* _Problem to work on_
Copy every line of the listing exactly.

* _Information shown_
*****
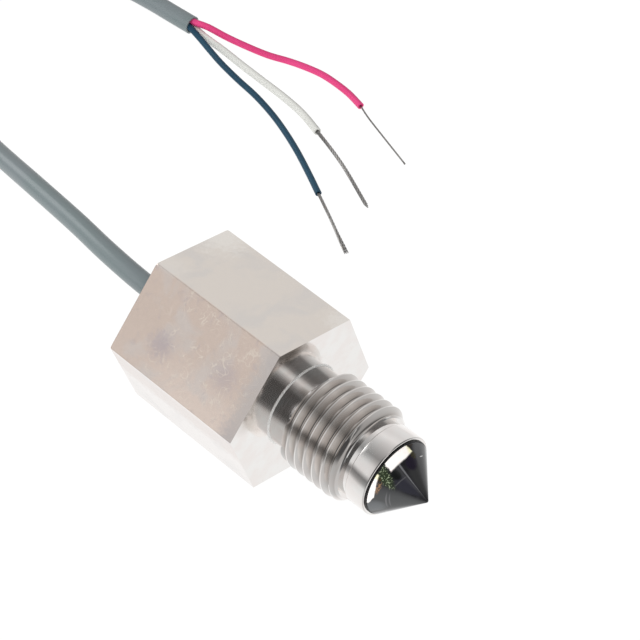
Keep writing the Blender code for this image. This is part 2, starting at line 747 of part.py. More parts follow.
def build_lead(parent):
    """The jacketed lead on the surface: its run from the sensor, the tied coil and the tail."""
    tube("cable_run", ((0.0, BACK_Y, AXIS_Z),) + LEAD_ROUTE, CABLE_DIAMETER, "jacket_grey", parent)
    tube("cable_tail", TAIL_ROUTE, CABLE_DIAMETER, "jacket_grey", parent)
    inner, outer = COIL_MEAN_RADIUS - COIL_HALF_WIDTH, COIL_MEAN_RADIUS + COIL_HALF_WIDTH
    top_z = COIL_BOTTOM_Z + COIL_HEIGHT
    rounding = CABLE_DIAMETER / 3
    section = [
        (COIL_BOTTOM_Z, inner + rounding),
        (COIL_BOTTOM_Z, outer - rounding),
        (COIL_BOTTOM_Z + rounding, outer),
        (top_z - rounding, outer),
        (top_z, outer - rounding),
        (top_z, inner + rounding),
        (top_z - rounding, inner),
        (COIL_BOTTOM_Z + rounding, inner),
    ]
    coil = spun_bmesh(section, ROUND_SEGMENTS, closed=True)
    coil.transform(Matrix.Translation((*COIL_CENTRE, 0.0)) @ Matrix.Rotation(math.pi / 2, 4, "X"))
    add_object("cable_coil", coil, "jacket_grey", parent)
    build_tie(parent)


def build_tie(parent):
    """The band that holds the coil's turns together, closed round its section."""
    clear = COIL_HALF_WIDTH + SEAT_GAP
    outer_half = clear + TIE_THICKNESS
    tie_top_z = COIL_BOTTOM_Z + COIL_HEIGHT + SEAT_GAP + TIE_THICKNESS
    half_width = TIE_WIDTH / 2
    place = (
        Matrix.Translation((*COIL_CENTRE, 0.0))
        @ Matrix.Rotation(math.radians(TIE_DIRECTION_DEG), 4, "Z")
        @ Matrix.Translation((COIL_MEAN_RADIUS, 0.0, 0.0))
    )
    builder = box_bmesh([((-outer_half, -half_width, 0.0), (outer_half, half_width, tie_top_z))])
    builder.transform(place)
    tie = add_object("coil_tie", builder, "tie_black", parent)
    # The turns curve away from the straight band, so its window is wider than they are
    bow = COIL_MEAN_RADIUS - math.sqrt(COIL_MEAN_RADIUS**2 - half_width**2)
    window = box_bmesh(
        [
            (
                (-clear - bow / 2, -half_width - CUT, TIE_THICKNESS),
                (clear, half_width + CUT, tie_top_z - TIE_THICKNESS),
            )
        ]
    )
    window.transform(place)
    cut(tie, add_object("tie_window_cutter", window))


def build_wires(parent):
    """The three stripped wires that fan out of the jacket, each with its bare twisted end."""
    jacket_end = Vector(TAIL_ROUTE[-1])
    for colour, route in WIRE_ROUTES.items():
        angle = math.radians(WIRE_ANGLES_DEG[colour])
        start = jacket_end + Vector(
            (WIRE_CIRCLE * math.cos(angle), -SEAT_GAP, WIRE_CIRCLE * math.sin(angle))
        )
        tube("wire_" + colour, (tuple(start),) + route, WIRE_DIAMETER, "insulation_" + colour, parent)
        before, end = Vector(route[-2]), Vector(route[-1])
        strand_start = end + (end - before).normalized() * SEAT_GAP
        tube(
            "strands_" + colour,
            (tuple(strand_start),) + STRAND_ENDS[colour],
            STRAND_DIAMETERS[colour],
            "tinned_copper",
            parent,
            spacing_in_diameters=4,
        )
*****
* _Response_
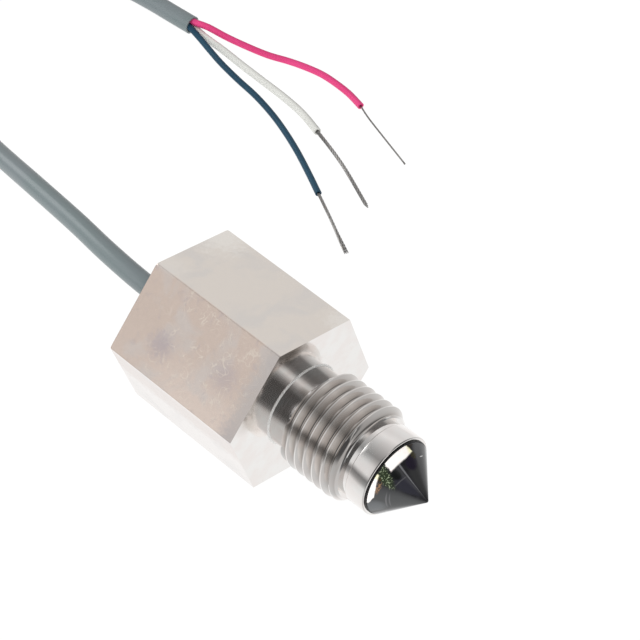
Keep writing the Blender code for this image. This is part 2, starting at line 747 of part.py. More parts follow.
def build_lead(parent):
    """The jacketed lead on the surface: its run from the sensor, the tied coil and the tail."""
    tube("cable_run", ((0.0, BACK_Y, AXIS_Z),) + LEAD_ROUTE, CABLE_DIAMETER, "jacket_grey", parent)
    tube("cable_tail", TAIL_ROUTE, CABLE_DIAMETER, "jacket_grey", parent)
    inner, outer = COIL_MEAN_RADIUS - COIL_HALF_WIDTH, COIL_MEAN_RADIUS + COIL_HALF_WIDTH
    top_z = COIL_BOTTOM_Z + COIL_HEIGHT
    rounding = CABLE_DIAMETER / 3
    section = [
        (COIL_BOTTOM_Z, inner + rounding),
        (COIL_BOTTOM_Z, outer - rounding),
        (COIL_BOTTOM_Z + rounding, outer),
        (top_z - rounding, outer),
        (top_z, outer - rounding),
        (top_z, inner + rounding),
        (top_z - rounding, inner),
        (COIL_BOTTOM_Z + rounding, inner),
    ]
    coil = spun_bmesh(section, ROUND_SEGMENTS, closed=True)
    coil.transform(Matrix.Translation((*COIL_CENTRE, 0.0)) @ Matrix.Rotation(math.pi / 2, 4, "X"))
    add_object("cable_coil", coil, "jacket_grey", parent)
    build_tie(parent)


def build_tie(parent):
    """The band that holds the coil's turns together, closed round its section."""
    clear = COIL_HALF_WIDTH + SEAT_GAP
    outer_half = clear + TIE_THICKNESS
    tie_top_z = COIL_BOTTOM_Z + COIL_HEIGHT + SEAT_GAP + TIE_THICKNESS
    half_width = TIE_WIDTH / 2
    place = (
        Matrix.Translation((*COIL_CENTRE, 0.0))
        @ Matrix.Rotation(math.radians(TIE_DIRECTION_DEG), 4, "Z")
        @ Matrix.Translation((COIL_MEAN_RADIUS, 0.0, 0.0))
    )
    builder = box_bmesh([((-outer_half, -half_width, 0.0), (outer_half, half_width, tie_top_z))])
    builder.transform(place)
    tie = add_object("coil_tie", builder, "tie_black", parent)
    # The turns curve away from the straight band, so its window is wider than they are
    bow = COIL_MEAN_RADIUS - math.sqrt(COIL_MEAN_RADIUS**2 - half_width**2)
    window = box_bmesh(
        [
            (
                (-clear - bow / 2, -half_width - CUT, TIE_THICKNESS),
                (clear, half_width + CUT, tie_top_z - TIE_THICKNESS),
            )
        ]
    )
    window.transform(place)
    cut(tie, add_object("tie_window_cutter", window))


def build_wires(parent):
    """The three stripped wires that fan out of the jacket, each with its bare twisted end."""
    jacket_end = Vector(TAIL_ROUTE[-1])
    for colour, route in WIRE_ROUTES.items():
        angle = math.radians(WIRE_ANGLES_DEG[colour])
        start = jacket_end + Vector(
            (WIRE_CIRCLE * math.cos(angle), -SEAT_GAP, WIRE_CIRCLE * math.sin(angle))
        )
        tube("wire_" + colour, (tuple(start),) + route, WIRE_DIAMETER, "insulation_" + colour, parent)
        before, end = Vector(route[-2]), Vector(route[-1])
        strand_start = end + (end - before).normalized() * SEAT_GAP
        tube(
            "strands_" + colour,
            (tuple(strand_start),) + STRAND_ENDS[colour],
            STRAND_DIAMETERS[colour],
            "tinned_copper",
            parent,
            spacing_in_diameters=4,
        )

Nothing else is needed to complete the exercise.